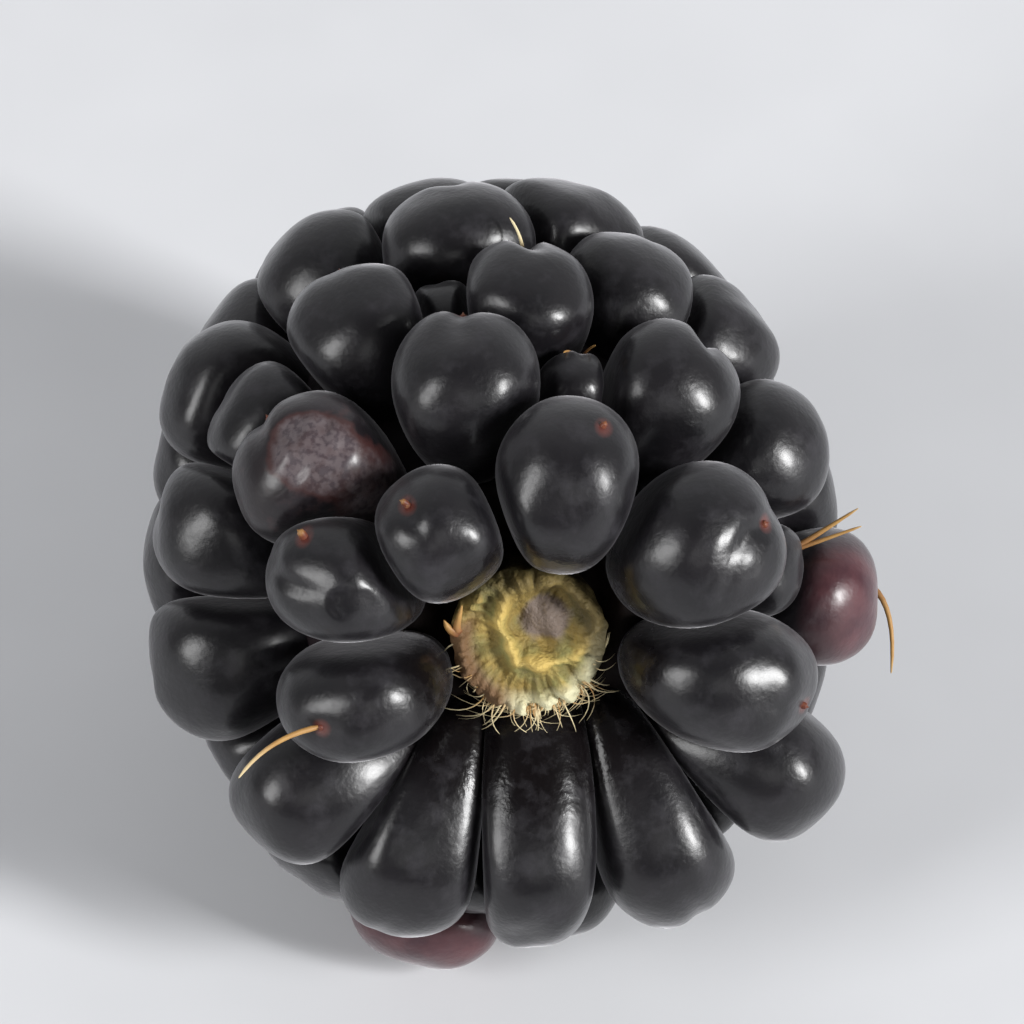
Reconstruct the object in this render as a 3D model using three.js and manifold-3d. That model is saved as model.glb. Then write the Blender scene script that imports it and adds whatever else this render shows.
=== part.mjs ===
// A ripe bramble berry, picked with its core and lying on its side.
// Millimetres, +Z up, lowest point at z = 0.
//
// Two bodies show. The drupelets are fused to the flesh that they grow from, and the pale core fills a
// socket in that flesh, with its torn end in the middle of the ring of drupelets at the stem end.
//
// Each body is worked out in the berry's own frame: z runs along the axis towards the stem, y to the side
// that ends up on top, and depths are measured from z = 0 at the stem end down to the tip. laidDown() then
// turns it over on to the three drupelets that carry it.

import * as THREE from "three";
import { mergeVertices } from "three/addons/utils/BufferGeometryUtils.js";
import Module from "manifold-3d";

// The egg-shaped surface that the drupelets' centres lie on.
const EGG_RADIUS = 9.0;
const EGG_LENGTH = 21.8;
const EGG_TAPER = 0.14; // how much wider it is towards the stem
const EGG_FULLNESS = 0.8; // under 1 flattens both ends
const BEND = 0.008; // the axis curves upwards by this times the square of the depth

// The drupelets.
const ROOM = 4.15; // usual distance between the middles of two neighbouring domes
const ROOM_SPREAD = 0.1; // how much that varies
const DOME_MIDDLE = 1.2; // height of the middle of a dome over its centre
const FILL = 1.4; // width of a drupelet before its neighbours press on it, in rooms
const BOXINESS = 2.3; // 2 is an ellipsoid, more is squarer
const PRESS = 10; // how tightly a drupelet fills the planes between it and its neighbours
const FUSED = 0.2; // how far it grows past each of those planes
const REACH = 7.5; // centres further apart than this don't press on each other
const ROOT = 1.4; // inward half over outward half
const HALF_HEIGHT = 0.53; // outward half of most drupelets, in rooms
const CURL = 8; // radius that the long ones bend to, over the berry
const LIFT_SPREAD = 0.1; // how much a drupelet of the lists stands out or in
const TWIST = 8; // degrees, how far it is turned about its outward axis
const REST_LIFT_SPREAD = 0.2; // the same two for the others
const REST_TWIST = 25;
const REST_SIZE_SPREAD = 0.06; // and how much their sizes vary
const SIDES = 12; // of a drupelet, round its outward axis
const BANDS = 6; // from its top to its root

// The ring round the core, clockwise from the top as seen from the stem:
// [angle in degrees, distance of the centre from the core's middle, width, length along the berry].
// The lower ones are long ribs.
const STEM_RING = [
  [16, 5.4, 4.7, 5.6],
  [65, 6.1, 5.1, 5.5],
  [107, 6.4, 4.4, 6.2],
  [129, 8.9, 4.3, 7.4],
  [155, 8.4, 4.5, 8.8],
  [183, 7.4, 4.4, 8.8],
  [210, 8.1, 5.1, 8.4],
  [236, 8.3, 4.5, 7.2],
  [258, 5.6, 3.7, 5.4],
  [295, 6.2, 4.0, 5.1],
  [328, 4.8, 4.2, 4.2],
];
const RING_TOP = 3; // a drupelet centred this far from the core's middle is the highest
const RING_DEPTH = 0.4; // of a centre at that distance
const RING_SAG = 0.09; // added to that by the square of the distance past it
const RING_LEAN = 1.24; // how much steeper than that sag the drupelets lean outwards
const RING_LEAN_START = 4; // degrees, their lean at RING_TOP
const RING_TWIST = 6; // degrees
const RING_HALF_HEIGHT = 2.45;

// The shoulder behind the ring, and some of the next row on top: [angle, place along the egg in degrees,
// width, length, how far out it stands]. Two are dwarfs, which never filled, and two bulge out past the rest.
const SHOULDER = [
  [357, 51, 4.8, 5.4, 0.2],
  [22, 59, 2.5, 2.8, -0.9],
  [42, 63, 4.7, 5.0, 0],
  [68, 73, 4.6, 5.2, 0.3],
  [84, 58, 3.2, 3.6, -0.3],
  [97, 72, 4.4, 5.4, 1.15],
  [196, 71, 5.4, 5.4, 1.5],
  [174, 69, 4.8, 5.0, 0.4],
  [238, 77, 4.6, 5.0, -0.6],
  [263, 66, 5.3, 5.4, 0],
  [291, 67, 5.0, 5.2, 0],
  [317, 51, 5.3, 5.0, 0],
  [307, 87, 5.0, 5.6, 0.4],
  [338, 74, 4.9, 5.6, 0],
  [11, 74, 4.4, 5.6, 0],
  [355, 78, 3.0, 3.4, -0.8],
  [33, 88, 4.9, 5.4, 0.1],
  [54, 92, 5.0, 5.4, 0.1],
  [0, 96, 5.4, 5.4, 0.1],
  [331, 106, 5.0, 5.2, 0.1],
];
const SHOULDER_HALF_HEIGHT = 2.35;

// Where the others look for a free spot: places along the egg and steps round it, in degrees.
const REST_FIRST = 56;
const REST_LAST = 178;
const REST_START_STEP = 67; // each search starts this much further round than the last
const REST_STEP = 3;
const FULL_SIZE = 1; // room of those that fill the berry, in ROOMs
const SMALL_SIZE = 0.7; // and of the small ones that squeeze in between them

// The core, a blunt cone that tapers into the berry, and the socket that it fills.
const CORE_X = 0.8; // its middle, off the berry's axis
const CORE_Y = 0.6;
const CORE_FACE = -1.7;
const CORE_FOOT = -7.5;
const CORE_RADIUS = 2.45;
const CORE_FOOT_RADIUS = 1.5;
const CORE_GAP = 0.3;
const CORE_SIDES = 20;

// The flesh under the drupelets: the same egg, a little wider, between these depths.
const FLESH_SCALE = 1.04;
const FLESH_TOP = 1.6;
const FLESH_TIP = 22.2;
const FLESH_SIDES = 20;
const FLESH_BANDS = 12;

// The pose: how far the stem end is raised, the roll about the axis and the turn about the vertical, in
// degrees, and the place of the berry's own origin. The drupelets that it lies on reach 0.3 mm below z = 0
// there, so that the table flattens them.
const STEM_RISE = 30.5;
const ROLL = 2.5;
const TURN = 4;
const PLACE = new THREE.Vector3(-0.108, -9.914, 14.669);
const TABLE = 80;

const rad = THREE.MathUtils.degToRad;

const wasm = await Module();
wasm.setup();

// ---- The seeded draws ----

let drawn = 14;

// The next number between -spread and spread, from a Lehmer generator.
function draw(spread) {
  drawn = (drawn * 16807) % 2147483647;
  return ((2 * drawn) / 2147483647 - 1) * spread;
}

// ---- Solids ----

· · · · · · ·

## Stated exercise
Where does the word "manifold" appear? Return each line that holds it.

## The result
Reconstruct the object in this render as a 3D model using three.js and manifold-3d. That model is saved as model.glb. Then write the Blender scene script that imports it and adds whatever else this render shows.
import Module from "manifold-3d";